→ TASK GOAL:
Your task is to output the data exactly as it stands.

→ GIVEN INFORMATION:
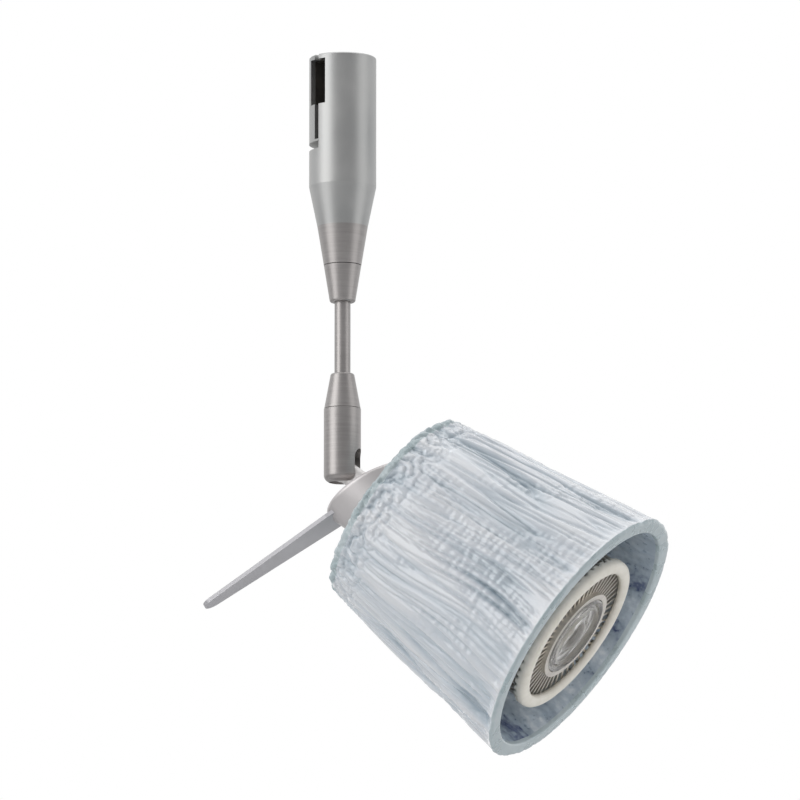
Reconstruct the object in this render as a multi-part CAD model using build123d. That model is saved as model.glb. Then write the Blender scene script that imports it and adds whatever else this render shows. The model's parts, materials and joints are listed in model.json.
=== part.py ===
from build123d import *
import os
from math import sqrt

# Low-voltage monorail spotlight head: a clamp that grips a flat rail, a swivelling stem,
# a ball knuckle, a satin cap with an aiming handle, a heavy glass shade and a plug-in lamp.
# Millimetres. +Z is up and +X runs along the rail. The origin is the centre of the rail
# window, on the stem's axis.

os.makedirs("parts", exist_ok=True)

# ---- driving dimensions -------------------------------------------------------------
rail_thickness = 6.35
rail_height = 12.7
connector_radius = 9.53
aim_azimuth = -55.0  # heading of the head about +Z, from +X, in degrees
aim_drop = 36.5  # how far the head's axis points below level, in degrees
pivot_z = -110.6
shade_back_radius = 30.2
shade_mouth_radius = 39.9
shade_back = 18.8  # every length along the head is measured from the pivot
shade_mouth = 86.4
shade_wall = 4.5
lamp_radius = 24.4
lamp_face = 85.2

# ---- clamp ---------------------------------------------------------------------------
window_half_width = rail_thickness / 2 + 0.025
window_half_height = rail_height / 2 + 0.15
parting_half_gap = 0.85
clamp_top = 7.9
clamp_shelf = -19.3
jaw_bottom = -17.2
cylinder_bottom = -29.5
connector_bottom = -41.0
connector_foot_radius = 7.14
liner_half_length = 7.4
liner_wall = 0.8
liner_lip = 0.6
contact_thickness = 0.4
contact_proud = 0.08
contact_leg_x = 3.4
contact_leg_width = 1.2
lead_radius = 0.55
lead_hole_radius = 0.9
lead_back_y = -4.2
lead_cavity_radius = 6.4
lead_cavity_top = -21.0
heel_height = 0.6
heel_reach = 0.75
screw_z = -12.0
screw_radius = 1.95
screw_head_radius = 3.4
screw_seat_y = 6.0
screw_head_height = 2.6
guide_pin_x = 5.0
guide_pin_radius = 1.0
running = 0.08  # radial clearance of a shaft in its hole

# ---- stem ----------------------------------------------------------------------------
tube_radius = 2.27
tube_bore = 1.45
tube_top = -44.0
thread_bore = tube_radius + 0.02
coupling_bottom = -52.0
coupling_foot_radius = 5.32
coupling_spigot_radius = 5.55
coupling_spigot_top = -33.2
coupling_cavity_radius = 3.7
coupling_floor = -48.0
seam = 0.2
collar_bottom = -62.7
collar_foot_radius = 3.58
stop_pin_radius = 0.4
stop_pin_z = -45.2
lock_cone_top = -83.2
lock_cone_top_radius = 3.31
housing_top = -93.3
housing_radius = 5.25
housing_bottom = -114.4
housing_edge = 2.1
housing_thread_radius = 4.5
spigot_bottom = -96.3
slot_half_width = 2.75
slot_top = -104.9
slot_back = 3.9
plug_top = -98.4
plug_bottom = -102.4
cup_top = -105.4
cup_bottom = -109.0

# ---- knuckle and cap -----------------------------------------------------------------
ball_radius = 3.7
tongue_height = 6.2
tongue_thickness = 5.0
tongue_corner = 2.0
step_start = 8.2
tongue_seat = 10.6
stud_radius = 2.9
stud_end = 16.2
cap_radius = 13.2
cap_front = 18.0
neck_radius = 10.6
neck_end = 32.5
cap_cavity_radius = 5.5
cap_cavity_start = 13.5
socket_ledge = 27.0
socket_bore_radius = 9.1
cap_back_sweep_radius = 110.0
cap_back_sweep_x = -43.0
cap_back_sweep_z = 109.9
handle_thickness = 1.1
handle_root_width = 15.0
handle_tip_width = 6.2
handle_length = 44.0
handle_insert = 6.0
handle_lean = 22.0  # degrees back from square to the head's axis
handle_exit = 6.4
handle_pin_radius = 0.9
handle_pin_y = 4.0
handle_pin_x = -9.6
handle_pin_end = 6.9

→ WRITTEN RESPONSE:
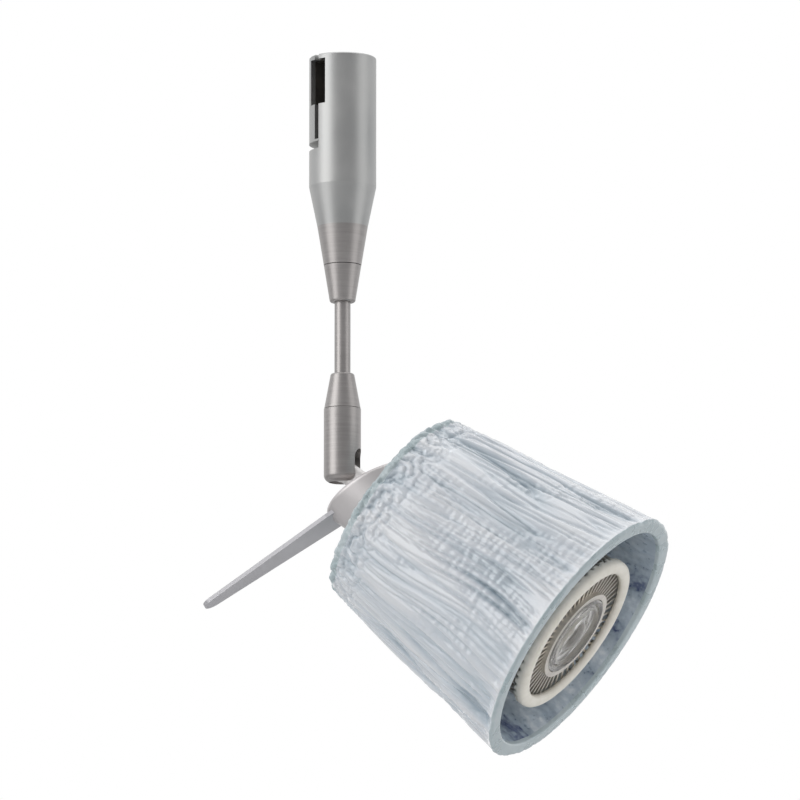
Reconstruct the object in this render as a multi-part CAD model using build123d. That model is saved as model.glb. Then write the Blender scene script that imports it and adds whatever else this render shows. The model's parts, materials and joints are listed in model.json.
=== part.py ===
from build123d import *
import os
from math import sqrt

# Low-voltage monorail spotlight head: a clamp that grips a flat rail, a swivelling stem,
# a ball knuckle, a satin cap with an aiming handle, a heavy glass shade and a plug-in lamp.
# Millimetres. +Z is up and +X runs along the rail. The origin is the centre of the rail
# window, on the stem's axis.

os.makedirs("parts", exist_ok=True)

# ---- driving dimensions -------------------------------------------------------------
rail_thickness = 6.35
rail_height = 12.7
connector_radius = 9.53
aim_azimuth = -55.0  # heading of the head about +Z, from +X, in degrees
aim_drop = 36.5  # how far the head's axis points below level, in degrees
pivot_z = -110.6
shade_back_radius = 30.2
shade_mouth_radius = 39.9
shade_back = 18.8  # every length along the head is measured from the pivot
shade_mouth = 86.4
shade_wall = 4.5
lamp_radius = 24.4
lamp_face = 85.2

# ---- clamp ---------------------------------------------------------------------------
window_half_width = rail_thickness / 2 + 0.025
window_half_height = rail_height / 2 + 0.15
parting_half_gap = 0.85
clamp_top = 7.9
clamp_shelf = -19.3
jaw_bottom = -17.2
cylinder_bottom = -29.5
connector_bottom = -41.0
connector_foot_radius = 7.14
liner_half_length = 7.4
liner_wall = 0.8
liner_lip = 0.6
contact_thickness = 0.4
contact_proud = 0.08
contact_leg_x = 3.4
contact_leg_width = 1.2
lead_radius = 0.55
lead_hole_radius = 0.9
lead_back_y = -4.2
lead_cavity_radius = 6.4
lead_cavity_top = -21.0
heel_height = 0.6
heel_reach = 0.75
screw_z = -12.0
screw_radius = 1.95
screw_head_radius = 3.4
screw_seat_y = 6.0
screw_head_height = 2.6
guide_pin_x = 5.0
guide_pin_radius = 1.0
running = 0.08  # radial clearance of a shaft in its hole

# ---- stem ----------------------------------------------------------------------------
tube_radius = 2.27
tube_bore = 1.45
tube_top = -44.0
thread_bore = tube_radius + 0.02
coupling_bottom = -52.0
coupling_foot_radius = 5.32
coupling_spigot_radius = 5.55
coupling_spigot_top = -33.2
coupling_cavity_radius = 3.7
coupling_floor = -48.0
seam = 0.2
collar_bottom = -62.7
collar_foot_radius = 3.58
stop_pin_radius = 0.4
stop_pin_z = -45.2
lock_cone_top = -83.2
lock_cone_top_radius = 3.31
housing_top = -93.3
housing_radius = 5.25
housing_bottom = -114.4
housing_edge = 2.1
housing_thread_radius = 4.5
spigot_bottom = -96.3
slot_half_width = 2.75
slot_top = -104.9
slot_back = 3.9
plug_top = -98.4
plug_bottom = -102.4
cup_top = -105.4
cup_bottom = -109.0

# ---- knuckle and cap -----------------------------------------------------------------
ball_radius = 3.7
tongue_height = 6.2
tongue_thickness = 5.0
tongue_corner = 2.0
step_start = 8.2
tongue_seat = 10.6
stud_radius = 2.9
stud_end = 16.2
cap_radius = 13.2
cap_front = 18.0
neck_radius = 10.6
neck_end = 32.5
cap_cavity_radius = 5.5
cap_cavity_start = 13.5
socket_ledge = 27.0
socket_bore_radius = 9.1
cap_back_sweep_radius = 110.0
cap_back_sweep_x = -43.0
cap_back_sweep_z = 109.9
handle_thickness = 1.1
handle_root_width = 15.0
handle_tip_width = 6.2
handle_length = 44.0
handle_insert = 6.0
handle_lean = 22.0  # degrees back from square to the head's axis
handle_exit = 6.4
handle_pin_radius = 0.9
handle_pin_y = 4.0
handle_pin_x = -9.6
handle_pin_end = 6.9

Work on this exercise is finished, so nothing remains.